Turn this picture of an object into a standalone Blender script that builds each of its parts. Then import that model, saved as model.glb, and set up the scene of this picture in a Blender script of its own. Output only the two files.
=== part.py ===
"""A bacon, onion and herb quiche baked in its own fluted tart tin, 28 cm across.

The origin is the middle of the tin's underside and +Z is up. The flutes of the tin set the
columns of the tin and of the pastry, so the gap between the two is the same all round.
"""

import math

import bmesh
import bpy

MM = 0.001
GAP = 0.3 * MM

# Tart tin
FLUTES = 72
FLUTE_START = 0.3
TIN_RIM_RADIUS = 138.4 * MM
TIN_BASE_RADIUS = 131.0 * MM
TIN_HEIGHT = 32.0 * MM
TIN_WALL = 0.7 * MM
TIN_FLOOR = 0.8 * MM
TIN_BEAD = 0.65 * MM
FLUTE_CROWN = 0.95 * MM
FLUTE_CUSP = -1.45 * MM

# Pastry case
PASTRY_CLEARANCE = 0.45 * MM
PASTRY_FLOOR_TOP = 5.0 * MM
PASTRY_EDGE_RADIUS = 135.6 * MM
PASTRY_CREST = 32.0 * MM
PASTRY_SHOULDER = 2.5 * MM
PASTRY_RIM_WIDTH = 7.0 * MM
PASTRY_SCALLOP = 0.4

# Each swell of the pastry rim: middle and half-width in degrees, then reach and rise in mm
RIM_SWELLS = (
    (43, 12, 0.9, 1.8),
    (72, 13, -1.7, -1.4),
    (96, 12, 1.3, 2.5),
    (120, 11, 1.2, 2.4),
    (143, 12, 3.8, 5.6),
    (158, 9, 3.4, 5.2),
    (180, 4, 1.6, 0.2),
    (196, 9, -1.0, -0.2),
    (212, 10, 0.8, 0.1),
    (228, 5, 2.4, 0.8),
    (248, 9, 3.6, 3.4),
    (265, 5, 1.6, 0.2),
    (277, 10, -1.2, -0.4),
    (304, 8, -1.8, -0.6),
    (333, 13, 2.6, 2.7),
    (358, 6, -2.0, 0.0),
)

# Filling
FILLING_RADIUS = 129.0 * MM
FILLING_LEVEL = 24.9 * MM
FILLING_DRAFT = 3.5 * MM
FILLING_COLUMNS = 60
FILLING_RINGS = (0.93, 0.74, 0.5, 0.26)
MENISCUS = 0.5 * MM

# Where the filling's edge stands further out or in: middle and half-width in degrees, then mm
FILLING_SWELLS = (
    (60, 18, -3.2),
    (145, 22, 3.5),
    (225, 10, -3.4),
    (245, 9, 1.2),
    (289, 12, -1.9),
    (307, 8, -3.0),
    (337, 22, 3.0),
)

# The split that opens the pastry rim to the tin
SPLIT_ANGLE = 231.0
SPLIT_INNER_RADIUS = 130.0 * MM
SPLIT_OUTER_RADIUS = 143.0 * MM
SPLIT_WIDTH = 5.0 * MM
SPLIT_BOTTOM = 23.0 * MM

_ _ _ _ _

*PROBLEM DESCRIPTION*. Quote the material exactly, leaving nothing out.

*WRITTEN ANSWER*.
Turn this picture of an object into a standalone Blender script that builds each of its parts. Then import that model, saved as model.glb, and set up the scene of this picture in a Blender script of its own. Output only the two files.
=== part.py ===
"""A bacon, onion and herb quiche baked in its own fluted tart tin, 28 cm across.

The origin is the middle of the tin's underside and +Z is up. The flutes of the tin set the
columns of the tin and of the pastry, so the gap between the two is the same all round.
"""

import math

import bmesh
import bpy

MM = 0.001
GAP = 0.3 * MM

# Tart tin
FLUTES = 72
FLUTE_START = 0.3
TIN_RIM_RADIUS = 138.4 * MM
TIN_BASE_RADIUS = 131.0 * MM
TIN_HEIGHT = 32.0 * MM
TIN_WALL = 0.7 * MM
TIN_FLOOR = 0.8 * MM
TIN_BEAD = 0.65 * MM
FLUTE_CROWN = 0.95 * MM
FLUTE_CUSP = -1.45 * MM

# Pastry case
PASTRY_CLEARANCE = 0.45 * MM
PASTRY_FLOOR_TOP = 5.0 * MM
PASTRY_EDGE_RADIUS = 135.6 * MM
PASTRY_CREST = 32.0 * MM
PASTRY_SHOULDER = 2.5 * MM
PASTRY_RIM_WIDTH = 7.0 * MM
PASTRY_SCALLOP = 0.4

# Each swell of the pastry rim: middle and half-width in degrees, then reach and rise in mm
RIM_SWELLS = (
    (43, 12, 0.9, 1.8),
    (72, 13, -1.7, -1.4),
    (96, 12, 1.3, 2.5),
    (120, 11, 1.2, 2.4),
    (143, 12, 3.8, 5.6),
    (158, 9, 3.4, 5.2),
    (180, 4, 1.6, 0.2),
    (196, 9, -1.0, -0.2),
    (212, 10, 0.8, 0.1),
    (228, 5, 2.4, 0.8),
    (248, 9, 3.6, 3.4),
    (265, 5, 1.6, 0.2),
    (277, 10, -1.2, -0.4),
    (304, 8, -1.8, -0.6),
    (333, 13, 2.6, 2.7),
    (358, 6, -2.0, 0.0),
)

# Filling
FILLING_RADIUS = 129.0 * MM
FILLING_LEVEL = 24.9 * MM
FILLING_DRAFT = 3.5 * MM
FILLING_COLUMNS = 60
FILLING_RINGS = (0.93, 0.74, 0.5, 0.26)
MENISCUS = 0.5 * MM

# Where the filling's edge stands further out or in: middle and half-width in degrees, then mm
FILLING_SWELLS = (
    (60, 18, -3.2),
    (145, 22, 3.5),
    (225, 10, -3.4),
    (245, 9, 1.2),
    (289, 12, -1.9),
    (307, 8, -3.0),
    (337, 22, 3.0),
)

# The split that opens the pastry rim to the tin
SPLIT_ANGLE = 231.0
SPLIT_INNER_RADIUS = 130.0 * MM
SPLIT_OUTER_RADIUS = 143.0 * MM
SPLIT_WIDTH = 5.0 * MM
SPLIT_BOTTOM = 23.0 * MM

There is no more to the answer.